You have forayed on to the OTT platform. Being a theatre loyalist what attracts you to this medium?

It wasn't a conscious decision. Directors who wanted to work with me for a long time on screen came with some interesting roles and those I found worthwhile I said yes to. I found the challenge of the compact medium interesting. It was the same for films. As an actor, it is just another avenue to cater to my audience and fans.

Is theatre losing ground with the advent of so many alternate platforms?

I don't think so. Theatre keeps losing its actors and technicians periodically to newer, but a new crop comes by. This has been happening since the advent of black and white cinema.

What do have to say to actors seeking an entry into the world of acting?

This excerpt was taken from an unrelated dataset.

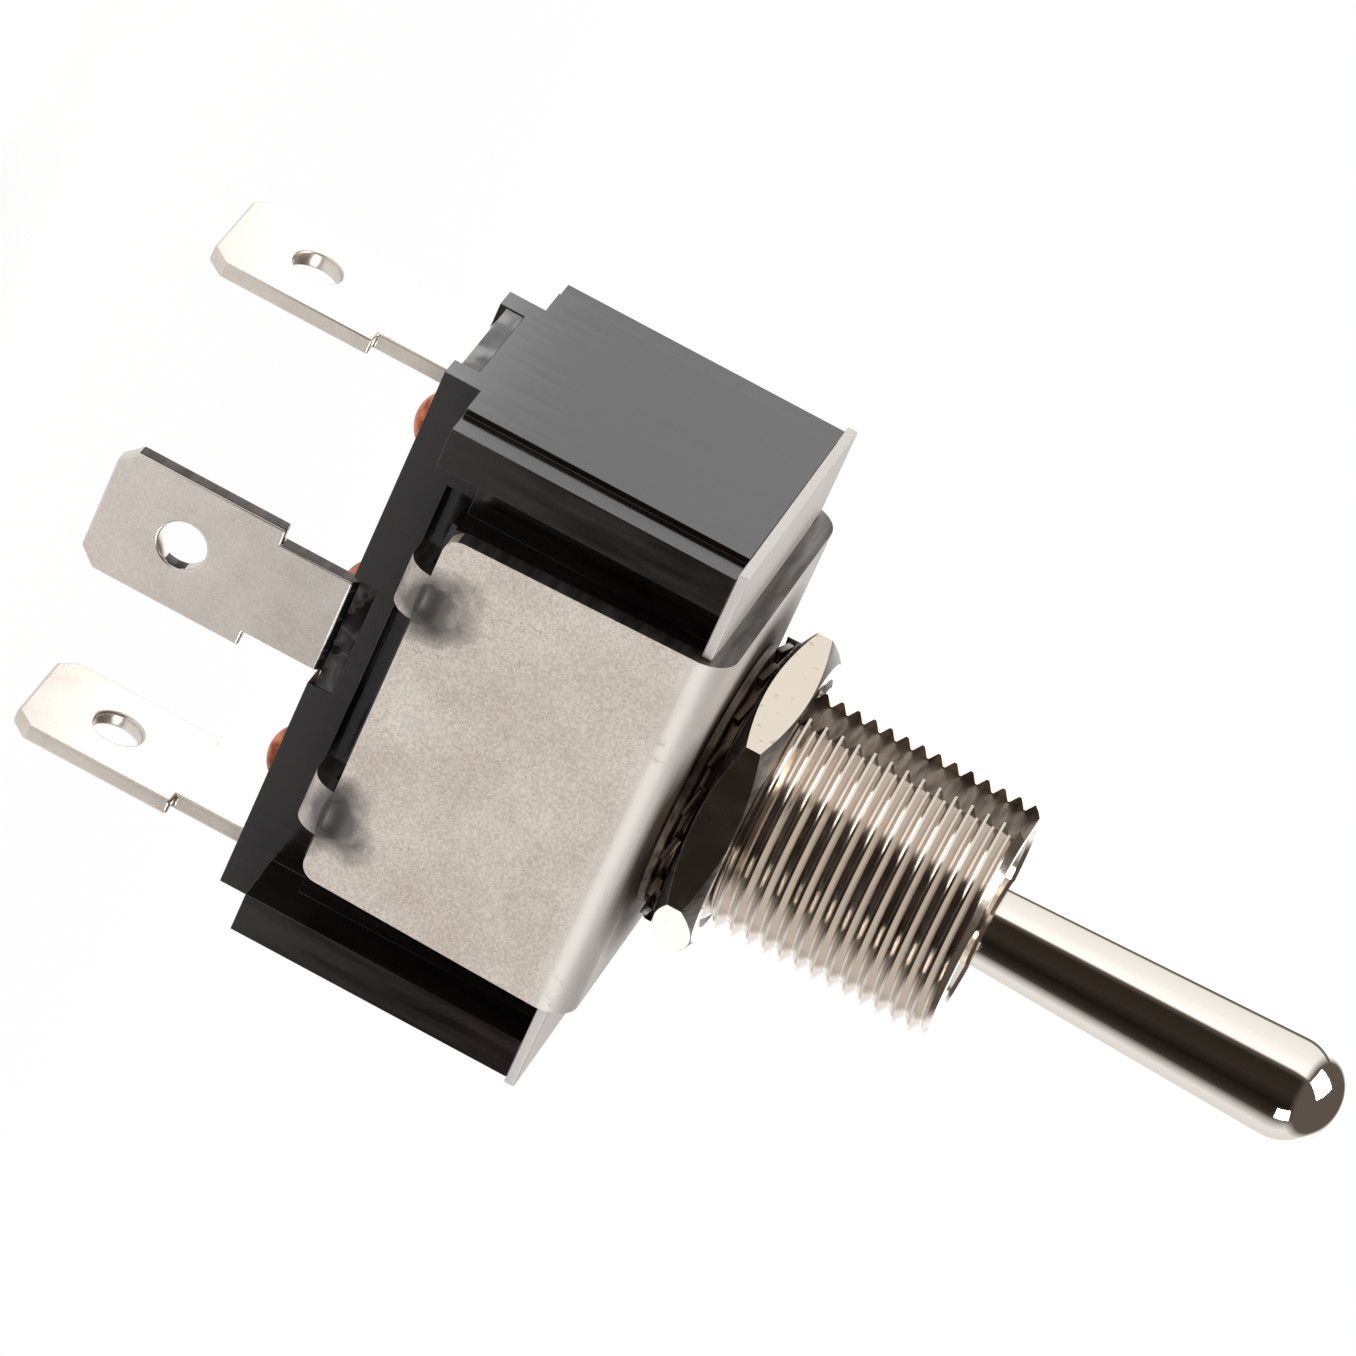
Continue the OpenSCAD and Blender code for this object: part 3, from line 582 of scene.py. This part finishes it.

All the best to actors wanting to do films or web series or whatever! But this should not be at the expense of theatre. You should not use theatre as a stepping stone. If you are coming into theatre come with the conviction that you want to be in theatre. Graduation is natural. Everyone from actors to technicians do it. As for me that's never been my goal. I never set out wanting to aim at the silver screen. For me its been as a tribute to Baba and hence I do it with utmost sincerity and with the focus of bringing theatre back in Hyderabad. It had reaped rich dividends for the audiences of Hyderabad and I think its because of the honesty with which I do it. There's nothing wrong in doing multiple platforms but don't leave theatre, go there , play your innings and come back to theatre. I am not saying this is right or wrong as its to each his own. Moreover, it bothers me when they say they move on because there is no money in theatre. This is 'bakwaas'. Either you don't know your job or you are lying. I made my living from theatre. I drive my Mercedes Benz out of theatre. There is nothing wrong in youngsters coming to theatre but have your approach right. Give it the respect it deserves. Don't fool around with the sanctity of the performing arts. If you are coming to theatre with the intention of becoming a Bollywood star then theatre is not for you.